- _Request_:
Find how many lines contain "bodies" and state only that number.

- _Data for this task_:
★ ★ ★ ★ ★

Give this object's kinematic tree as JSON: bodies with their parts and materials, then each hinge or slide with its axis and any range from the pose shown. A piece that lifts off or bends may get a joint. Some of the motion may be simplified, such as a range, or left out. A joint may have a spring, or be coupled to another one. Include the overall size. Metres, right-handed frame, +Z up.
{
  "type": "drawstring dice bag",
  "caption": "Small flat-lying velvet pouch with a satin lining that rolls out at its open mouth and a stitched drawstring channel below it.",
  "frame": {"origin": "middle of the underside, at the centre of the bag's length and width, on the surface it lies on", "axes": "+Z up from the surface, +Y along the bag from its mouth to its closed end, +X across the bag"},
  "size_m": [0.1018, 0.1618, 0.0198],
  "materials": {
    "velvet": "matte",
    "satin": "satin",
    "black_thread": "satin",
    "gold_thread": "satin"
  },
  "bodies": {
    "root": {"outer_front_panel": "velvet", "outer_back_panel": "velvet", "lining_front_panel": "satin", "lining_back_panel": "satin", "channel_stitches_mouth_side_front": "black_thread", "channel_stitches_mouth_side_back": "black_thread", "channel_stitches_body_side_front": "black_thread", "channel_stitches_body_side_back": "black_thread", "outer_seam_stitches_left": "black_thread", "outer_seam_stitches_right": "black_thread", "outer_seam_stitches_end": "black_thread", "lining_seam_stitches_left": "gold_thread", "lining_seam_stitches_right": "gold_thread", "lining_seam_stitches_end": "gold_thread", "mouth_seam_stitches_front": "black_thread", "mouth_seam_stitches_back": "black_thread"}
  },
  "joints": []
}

★ ★ ★ ★ ★

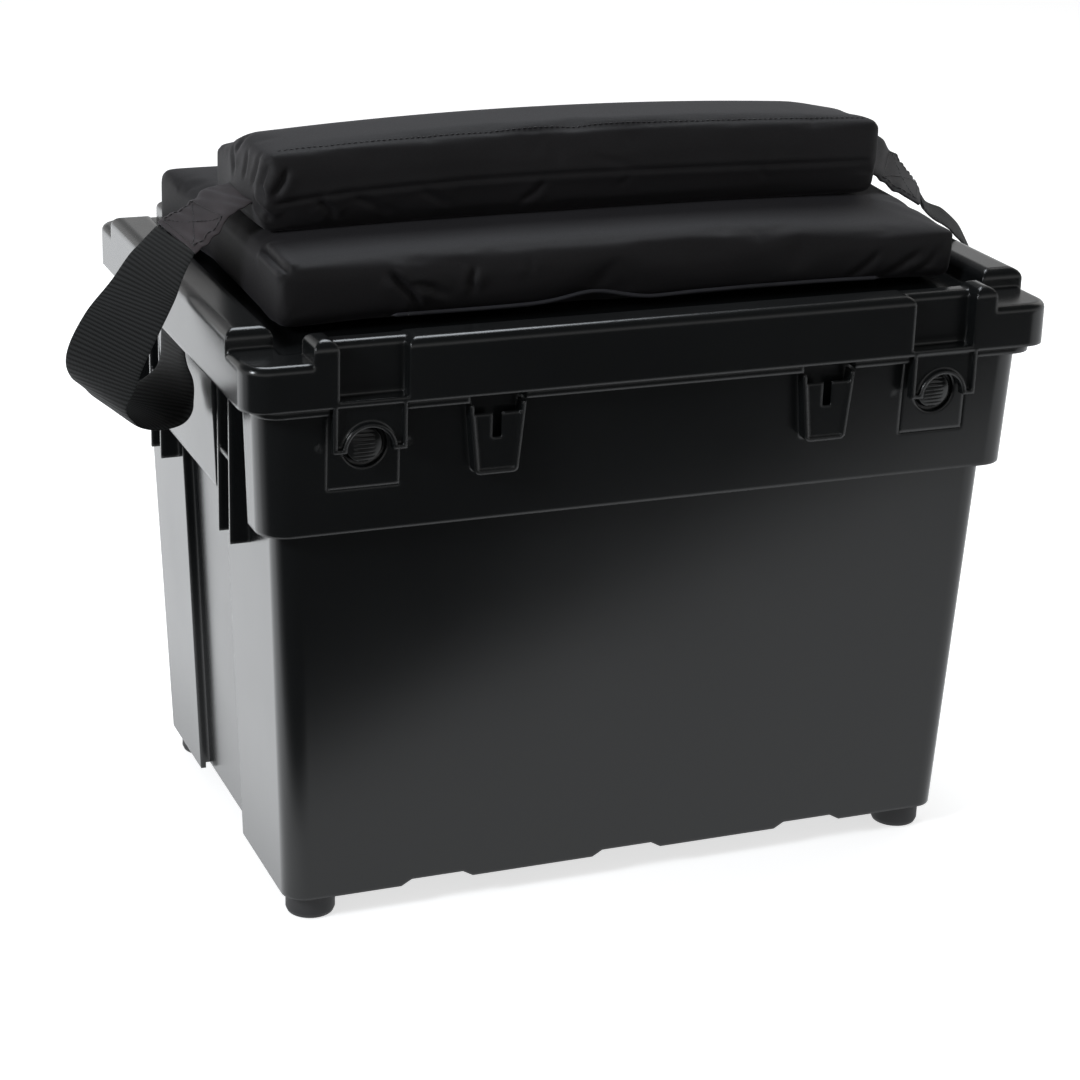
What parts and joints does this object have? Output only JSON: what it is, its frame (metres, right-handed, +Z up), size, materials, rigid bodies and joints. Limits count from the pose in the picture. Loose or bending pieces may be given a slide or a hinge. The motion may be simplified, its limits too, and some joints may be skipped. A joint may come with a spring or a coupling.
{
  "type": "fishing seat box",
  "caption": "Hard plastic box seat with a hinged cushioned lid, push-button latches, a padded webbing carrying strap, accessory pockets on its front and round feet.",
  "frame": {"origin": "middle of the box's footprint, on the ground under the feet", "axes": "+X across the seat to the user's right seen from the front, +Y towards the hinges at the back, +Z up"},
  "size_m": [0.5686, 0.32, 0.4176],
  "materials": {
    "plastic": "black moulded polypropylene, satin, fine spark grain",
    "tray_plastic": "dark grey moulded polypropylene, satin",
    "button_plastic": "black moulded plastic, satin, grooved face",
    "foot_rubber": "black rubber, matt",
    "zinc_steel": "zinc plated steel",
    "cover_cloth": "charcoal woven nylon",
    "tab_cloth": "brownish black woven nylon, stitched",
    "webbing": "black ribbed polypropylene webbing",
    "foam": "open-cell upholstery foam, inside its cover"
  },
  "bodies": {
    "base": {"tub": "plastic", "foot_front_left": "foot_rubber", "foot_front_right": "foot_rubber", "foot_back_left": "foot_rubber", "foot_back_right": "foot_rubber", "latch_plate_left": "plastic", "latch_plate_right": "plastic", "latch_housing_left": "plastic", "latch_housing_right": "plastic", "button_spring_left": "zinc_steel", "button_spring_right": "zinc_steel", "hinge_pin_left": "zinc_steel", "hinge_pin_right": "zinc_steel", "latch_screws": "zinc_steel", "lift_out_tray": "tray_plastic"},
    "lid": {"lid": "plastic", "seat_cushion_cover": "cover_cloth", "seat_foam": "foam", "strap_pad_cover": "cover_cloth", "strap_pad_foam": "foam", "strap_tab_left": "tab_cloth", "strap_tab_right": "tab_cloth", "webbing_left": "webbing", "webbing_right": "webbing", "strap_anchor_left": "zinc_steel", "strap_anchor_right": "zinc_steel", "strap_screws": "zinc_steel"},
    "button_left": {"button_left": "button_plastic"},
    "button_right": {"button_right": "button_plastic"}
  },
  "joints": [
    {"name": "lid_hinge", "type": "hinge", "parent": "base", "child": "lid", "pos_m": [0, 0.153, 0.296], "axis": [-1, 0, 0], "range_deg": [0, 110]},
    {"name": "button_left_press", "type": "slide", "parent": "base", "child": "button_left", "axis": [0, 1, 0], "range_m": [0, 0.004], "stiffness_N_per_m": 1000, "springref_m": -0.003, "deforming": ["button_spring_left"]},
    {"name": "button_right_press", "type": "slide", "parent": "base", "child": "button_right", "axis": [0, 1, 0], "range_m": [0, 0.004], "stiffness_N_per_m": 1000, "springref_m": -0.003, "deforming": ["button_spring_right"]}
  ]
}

★ ★ ★ ★ ★

- _Expected answer_:
4